France beefed up security at some of its embassies on Wednesday after a satirical Parisian weekly published crude caricatures of the Prophet Muhammad.
The developments come on the heels of last week’s outrage over the American-made anti-Muslim film that has sparked violence throughout the Middle East and resulted in the deaths of 28 people, including U.S. Ambassador to Libya, John Christopher Stevens.
Mindful that his country boasts the largest Muslim population in Western Europe, the French prime minister said he would block a demonstration by people angry over the depiction of Muhammad in the provocative movie. His decision has plunged the country into a fierce debate about free speech.
The government defended the right of magazine Charlie Hebdo to publish the cartoons, which played off of the U.S.-produced film “The Innocence of Muslims,” and riot police took up positions outside the offices of the magazine, which was firebombed last year after it released an edition that mocked radical Islam.
The French Foreign Ministry issued a travel warning Wednesday, urging French people in the Muslim world to exercise “the greatest vigilance,” avoiding all public gatherings and “sensitive buildings” such as those representing the West or religious sites.
Meanwhile, both government authorities and Muslim leaders urged calm in France.
“This is a disgraceful and hateful, useless and stupid provocation,” Dalil Boubakeur, rector of the Grand Paris Mosque, told The Associated Press. “We are not like animals of Pavlov to react at each insult.”

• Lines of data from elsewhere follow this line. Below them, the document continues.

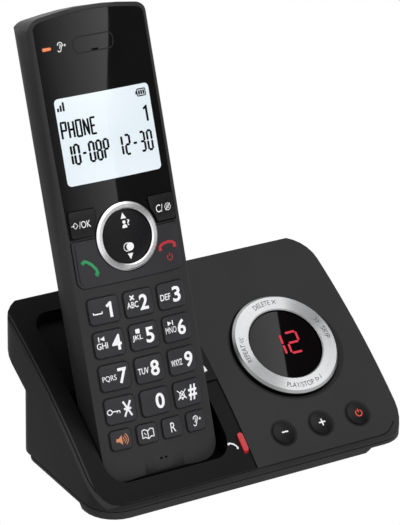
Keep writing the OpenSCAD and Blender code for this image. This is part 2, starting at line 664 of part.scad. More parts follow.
module handset_front_shell() handset_part("#303032") difference() {
  union() {
    difference() {
      intersection() {
        handset_body(0);
        front_half();
      }
      intersection() {
        handset_body(shell_t);
        translate([-40, -100, -40]) cube([80, 200, 40 - face_t]);
      }
    }
    for (p = screws_at) translate([p[0], p[1], 0]) tube(-boss_end, -face_t + 1, 2.6);
  }
  for (p = screws_at) translate([p[0], p[1], 0]) tube(-boss_end - 1, -face_t - 1, 0.9);
  intersection() {
    lens_plan(-seat_gap);
    above_crown(lens_t + 0.04);
  }
  translate([-lcd_w / 2, lcd_v - lcd_h / 2, -6]) cube([lcd_w, lcd_h, 9]);
  for (col = [-1 : 1]) for (row = [-1 : 2]) face_hole(number_outline(col, row));
  for (i = [0 : 3]) face_hole(small_at(i));
  difference() {
    union() {
      face_hole(soft_right_outline);
      face_hole(mirrored(soft_right_outline));
      face_hole(call_outline);
    }
    tube(-9, 9, nav_ring_r + 0.1);
  }
  tube(-9, 9, nav_hole_r);
  tube(-1.2, 5, nav_ring_r + 0.05);
  for (x = [-1, 1]) translate([x, mic_v, -9]) cylinder(h = 12, r = 0.5);
  translate([ear_at[0] - 1.6, ear_at[1] - 2.9, -9]) cube([3.2, 0.9, 12]);
  light_box(seat_gap, -9, 3);
}
module light_box(t, w0, w1) translate([light_at[0] - 1.8 - t, light_at[1] - 0.65 - t, w0])
  cube([3.6 + 2 * t, 1.3 + 2 * t, w1 - w0]);

bay_hw = 2 * cell_r + 0.3;
bay_v0 = cell_v - cell_l / 2 - 2.4;
bay_v1 = cell_v + cell_l / 2 + 2.4;
door_v = 7;
bay_w = thick - door_t - 0.4 - 2 * cell_r;
door_outline = box_outline(-door_w / 2, door_v - door_l / 2, door_w / 2, door_v + door_l / 2, 2);
module handset_back_shell() handset_part("#303032") difference() {
  union() {
    difference() {
      intersection() {
        handset_body(0);
        translate([-40, -100, -40]) cube([80, 200, 40 - split_w]);
      }
      handset_body(shell_t);
    }
    difference() {
      slab(-thick + door_t, -bay_w + 1, rounded(inset(box_outline(-bay_hw, bay_v0, bay_hw, bay_v1, 0), -1.2)));
      slab(-thick, -bay_w, box_outline_xy(-bay_hw, bay_v0, bay_hw, bay_v1));
    }
    intersection() {
      handset_body(0.5);
      difference() {
        slab(-thick + door_t, -thick + door_t + 1.2, rounded(inset(door_outline, -2)));
        slab(-thick, -bay_w, box_outline_xy(-bay_hw, bay_v0, bay_hw, bay_v1));
      }
    }
    intersection() {
      handset_body(0.5);
      for (p = screws_at) translate([p[0], p[1], 0]) tube(-thick, -boss_end - 0.05, 3);
    }
  }
  slab(-thick - 1, -thick + door_t, rounded(inset(door_outline, -0.15)));
  for (p = screws_at) translate([p[0], p[1], 0]) {
    tube(-thick - 5, -boss_end + 1, 1.15);
    tube(-thick - 5, -boss_end - 1.5, 2.3);
  }
  handset_pads(0.05);
}
module handset_pads(t) for (side = [-1, 1])
  translate([side * contact_dx, (heel_v + back_v) / 2, -(heel_w + thick) / 2])
    rotate([atan2(heel_w - thick, back_v - heel_v), 0, 0])
      translate([-2.5 - t, -2 - t, -t]) cube([5 + 2 * t, 4 + 2 * t, 0.8 + t]);
module handset_contacts() handset_part("gold") handset_pads(0);
module handset_screws() handset_part("silver") for (p = screws_at) translate([p[0], p[1], 0]) {
  tube(-boss_end - 1.5, -6, 0.85);
  tube(-boss_end - 3, -boss_end - 1.5, 2.1);
}

module display_lens() handset_part("#0c0c0e") difference() {
  intersection() {
    lens_plan(0);
    above_crown(lens_t);
    translate([0, -big / 2, -face_r]) rotate([-90, 0, 0]) cylinder(h = big, r = face_r + 0.05, $fn = 360);
  }
  for (pts = [soft_right_outline, mirrored(soft_right_outline)]) slab(-9, 9, rounded(inset(pts, -key_gap)));
  tube(-9, 9, ring_clear);
  translate([ear_at[0] - 1.5, ear_at[1] - 2.9, -9]) cube([3, 0.9, 12]);
  light_box(seat_gap, -9, 3);
}
module indicator_light() handset_part("#ff7a20") light_box(0, -board_w, crown(light_at[0]) + 0.12);
board_w = 6.6;
module lcd_panel() handset_part("#dfe8f0") union() {
  translate([-lcd_w / 2 - 1.2, lcd_v - lcd_h / 2 - 1.8, -board_w]) cube([lcd_w + 2.4, lcd_h + 3.6, board_w - face_t]);
  translate([-lcd_w / 2 + 0.1, lcd_v - lcd_h / 2 + 0.1, -face_t - 0.01]) cube([lcd_w - 0.2, lcd_h - 0.2, face_t - lens_t - 1.9]);
}
module handset_circuit_board() handset_part("#1f5a34") difference() {
  union() {
    slab(-board_w - 1.4, -board_w, rounded([[-19.6, -74, 1], [-11, -74, 0], [-11, -83.3, 1], [11, -83.3, 1],
      [11, -74, 0], [19.6, -74, 1], [19.6, 76, 3], [-19.6, 76, 3]]));
    for (p = [[0, -55, 14, 10], [-9, -35, 8, 8], [8, 44, 12, 12], [-10, 40, 6, 9]])
      translate([p[0] - p[2] / 2, p[1] - p[3] / 2, -board_w - 2.6]) cube([p[2], p[3], 1.3]);
  }
  for (p = screws_at) translate([p[0], p[1], 0]) tube(-30, 0, 2.8);
}
mat_top = board_w - 0.7;
module keypad_mat() handset_part("#5a5a5c") difference() {
  union() {
    slab(-board_w, -mat_top, rounded(box_outline(-19.5, -77, 19.5, 15, 1)));
    for (col = [-1 : 1]) for (row = [-1 : 2]) let (p = key_place(col, row)) dome(p[0], p[1], 2.5, key_floor);
    for (i = [0 : 3]) dome((i - 1.5) * small_dx, -small_v, 2, key_floor);
    for (x = [-1, 1]) {
      dome(x * 17, 7.5, 2, key_floor);
      dome(x * 16, -8, 2, 3.65);
    }
    for (y = [-6.5, 6.5]) dome(0, y, 1.5, 3.55);
    translate([-3.5, -1, -mat_top - 0.1]) cube([7, 2, mat_top + 0.1 - 3.1 - pad_r - 0.02]);
    translate([-1, -15.3, -mat_top - 0.1]) cube([2, 2, mat_top + 0.1 - call_axis - pad_r - 0.02]);
  }
  for (p = screws_at) translate([p[0], p[1], 0]) tube(-30, 0, 2.8);
}
key_floor = face_t + 0.8 + key_travel + 0.05;
module dome(u, v, r, top) translate([u, v, 0]) tube(-mat_top - 0.1, -top, r);

module earpiece() handset_part("#8c8c90") translate([ear_at[0], ear_at[1] - 0.5, 0]) {
  tube(-board_w, -4.2, 7);
  tube(-4.3, -3.9, 6, 3);
}
module microphone() handset_part("#8c8c90") translate([0, mic_v, 0]) tube(-board_w, -4.6, 1.2);
module ringer() handset_part("#26262a") translate([0, 62, 0]) tube(-board_w - 1.4 - 3.2, -board_w - 1.4, 8, 1);

cell_w = -(bay_w + 2 * cell_r) + cell_r;
module battery_cells() handset_part("#4f8f5f") for (side = [-1, 1])
  translate([side * (cell_r + 0.05), cell_v, cell_w]) rotate([side * 90, 0, 0]) {
    cylinder(h = cell_l - 1, r = cell_r, center = true);
    translate([0, 0, cell_l / 2 - 0.6]) cylinder(h = 1, r = 1.9);
  }
module battery_contacts() handset_part("silver") for (side = [-1, 1]) for (end = [-1, 1])
  translate([side * (cell_r + 0.05), 0, cell_w]) {
    translate([-4, end > 0 ? bay_v1 - 0.4 : bay_v0, -4]) cube([8, 0.4, 8]);
    if (end == side) translate([0, end > 0 ? bay_v1 - 0.3 : bay_v0 + 0.3, 0]) rotate([end * 90, 0, 0])
      cylinder(h = 2.5, r1 = 3, r2 = 2);
  }
module battery_door() handset_part("#303032") difference() {
  union() {
    intersection() {
      handset_body(0);
      slab(-thick - 1, -thick + door_t, rounded(door_outline));
    }
  }
  for (i = [0 : 4]) translate([-6, door_v + 19 + i * 1.6, -thick - 0.5]) cube([12, 0.7, 0.9]);
}

base_bottom_shell();
base_top_shell();
cradle_insert();
rubber_feet();
base_screws();
speaker();
base_circuit_board();
button_board();
base_switches();
digit_display();
display_window();
ring_carrier();
message_ring();
volume_down_button();
volume_up_button();
power_button();
find_handset_button();
in_use_light();
charge_contact_left();
charge_contact_right();
line_socket();
power_socket();
handset_front_shell();
handset_back_shell();
display_lens();
lcd_panel();
nav_ring();
nav_rocker();
call_key();
soft_key_left();
soft_key_right();
key_1();
key_2();
key_3();
key_4();
key_5();
key_6();
key_7();
key_8();
key_9();
key_star();
key_0();
key_hash();
speaker_key();
phonebook_key();
recall_key();
boost_key();
keypad_mat();
handset_circuit_board();
earpiece();
microphone();
ringer();
indicator_light();
handset_contacts();
battery_cells();
battery_contacts();
battery_door();
handset_screws();
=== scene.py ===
import math
import bmesh
import bpy
from mathutils import Matrix, Vector


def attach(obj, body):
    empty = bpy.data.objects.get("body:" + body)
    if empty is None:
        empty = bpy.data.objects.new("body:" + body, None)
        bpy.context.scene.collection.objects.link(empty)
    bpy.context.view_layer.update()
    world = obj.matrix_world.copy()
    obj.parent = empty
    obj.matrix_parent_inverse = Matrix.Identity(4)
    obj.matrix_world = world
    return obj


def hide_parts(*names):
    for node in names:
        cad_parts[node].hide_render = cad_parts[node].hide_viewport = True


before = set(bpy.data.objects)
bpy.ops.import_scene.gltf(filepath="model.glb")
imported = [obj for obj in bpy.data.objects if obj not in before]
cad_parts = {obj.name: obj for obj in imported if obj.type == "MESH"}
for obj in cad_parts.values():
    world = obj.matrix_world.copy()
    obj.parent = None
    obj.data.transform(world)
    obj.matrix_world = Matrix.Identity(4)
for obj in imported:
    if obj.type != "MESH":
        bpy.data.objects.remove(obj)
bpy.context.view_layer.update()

scene = bpy.context.scene
MM = 0.001

# ---- Places on the machine, in millimetres of the source's design frame ----
SHIFT = Vector((0.75, -42.8796, 0.0))  # from the design frame to the row's frame
LEAN = math.radians(20.4)              # the handset's lean from upright
NAV_PAD = Vector((-33.7, 42.9, 89.8))  # middle of the navigation pad, zero of the handset's face
FACE_R = 130.0                         # the handset's crowned face
DOME_R = 300.0                         # the base's domed top
DOME_SLOPE = math.radians(35.5)        # its slope at the point below
DOME_Y, DOME_Z = 29.7, 26.5
ARC_Y = DOME_Y + DOME_R * math.sin(DOME_SLOPE)
ARC_Z = DOME_Z - DOME_R * math.cos(DOME_SLOPE)
RING_SLOPE = math.radians(36.0)
RING_X, RING_Y = 33.0, 38.5

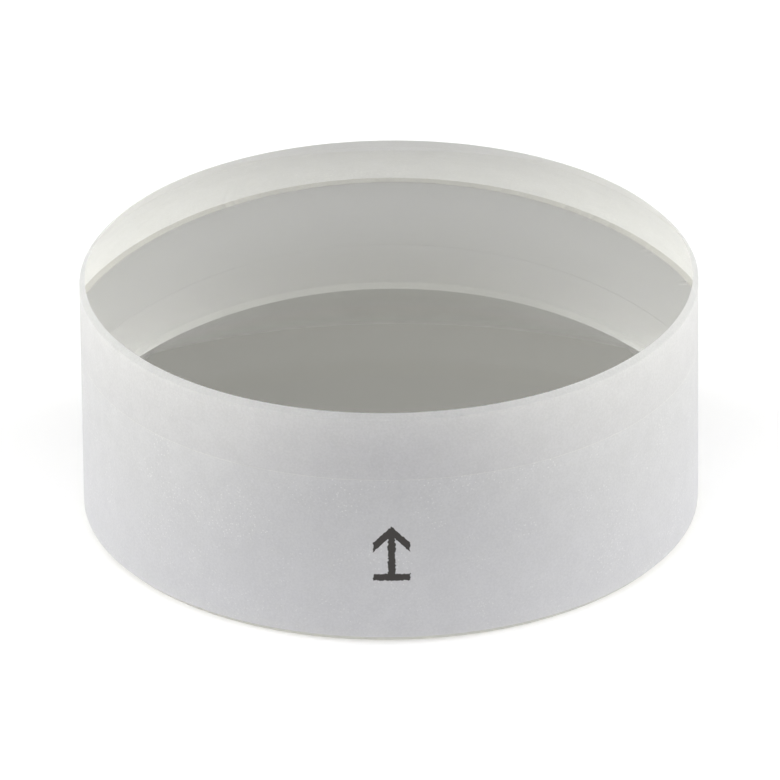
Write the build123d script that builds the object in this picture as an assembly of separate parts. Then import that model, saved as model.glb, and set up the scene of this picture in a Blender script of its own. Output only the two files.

CFCM, an umbrella group for French Muslims, issued a statement that called on French Muslims to “not cede to provocation and … express their indignation in peace via legal means.”
Prime Minister Jean-Marc Ayrault said organizers of a demonstration planned for Saturday against “Innocence of Muslims” won’t receive police authorization.
“There’s no reason for us to let a conflict that doesn’t concern France come into our country,” Ayrault told French radio RTL.
The tensions surrounding the film are provoking debate about the limits of free speech.
The prime minister said freedom of expression is guaranteed in France, but cautioned that it “should be exercised with responsibility and respect.”
Foreign Minister Laurent Fabius defended freedom of expression, but warned that Charlie Hebdo could be throwing “oil on the fire” and said it’s up to courts to decide whether the magazine went too far.
Fabius said that because of the Charlie Hebdo caricatures, embassy security was being stepped up in some countries, and that he had “sent instructions to all countries where this could pose problems.”
Charlie Hebdo has courted potentially dangerous controversy in the past. Last November the magazine’s front-page, was subtitled “Sharia Hebdo,” a reference to Islamic law, and showed caricatures of radical Muslims. The newspaper’s offices were destroyed in a firebomb attack just hours before the edition hit newsstands.
In 2006, Charlie Hebdo printed reprints of caricatures carried by a Danish newspaper in 2005 that stoked anger across the Islamic world. Many European papers reprinted the drawings in the name of media freedom.
Charlie Hebdo has also faced legal challenges. The weekly was acquitted in 2008 by a Paris appeals court of “publicly abusing a group of people because of their religion” following a complaint by Muslim associations.